И ждать, пока крупье, одетый в черное и серебро,
Как лакей иль как смерть, все равно, быть может,
На кладбищенское зеро,
Этот красненький шарик положит![655]
Восприятие города как живого организма — типичный признак урбанизма Шершеневича, см. в «Каталоге образов»:
По ладони площади — жилки ручья[656].
Весь имажинистский сборник «Лошадь как лошадь» повторяет футуристический прием олицетворения и очеловечения города. Метафорическое уподобление города человеку в урбанизме Шершеневича выражает новое мироощущение, антропоморфный город представляет собой новую послереволюционную реальность[657]:
На пальцах проспектов построек заусеницы.
Хлопают жалюзи магазинов, как ресницы в сто пуд.
В зрачках, как в витринах
Это звонкое солнце.
Это ногти на длинных пальцах Тверской…
Я иду и треплет мою прическу
Ветер теплой и женской рукой[658].
Урбанизм в имажинизме — не только и не столько подражание урбанизму англо-американских имажинистов, о которых русские коллеги предположительно читали в статье Зинаиды Венгеровой 1915 года. Дендизм Лафорга, динамичный деструктивизм Маринетти (который в полноте реализуется в имажинистской теории стихотворного синтаксиса Шершеневича) и возможное влияние идей Э. Паунда составляют основу его будущей имажинистской теории. Но что касается роли города в имажинистской тематике, тут основополагающая роль данных источников очевидна. Шершеневич пишет в своем предисловии к первым русским переводам Лафорга:
…Лафорг был в поэзии истинный денди. Ему мало было так, для каприза, разрезать себя самого на тысячи частей, он резал себя перед зеркалом своего собственного суда. Особенно изящные инструменты только гармонировали с беспечностью позы. Он с усмешкой глядел на все окружающее, на все то, что лучше всего назвать с Лафорговской точки зрения «putzig» <…>. Он не мог, а может не хотел, удалить этих окружающих, спеть им «grand-pardon» и пинком выставить в дверь. Тогда утонченно, как развратник, пассивный voyeur, он выставил себя напоказ толпе. Яд, гной, вытекавший из нарыва, он собирал в граненые флаконы, наклеивал ярлычки и только тогда показывал зевакам[659].
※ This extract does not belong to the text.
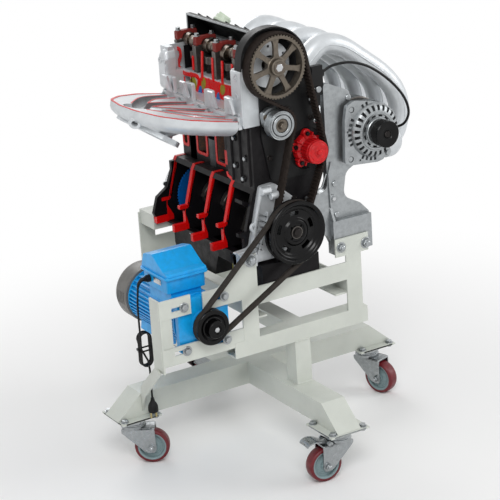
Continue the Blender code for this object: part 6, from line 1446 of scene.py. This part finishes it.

Мариенгоф описывает в своем постимажинистском романе «Циники» жизнь двух героев как некое «отраженное существование». Эти герои — два человека прежней эпохи в послереволюционном мире: Владимир, историк без работы, очевидный alter ego самого денди Мариенгофа, ищущего в себе историка своего времени; человек с цинически-историческим сознанием. И его супруга Ольга, сладкоежка и распутница. Она судит об изменениях в обществе по своим любовникам. Сначала — это большевик, а потом, с 1922 года, нэпман.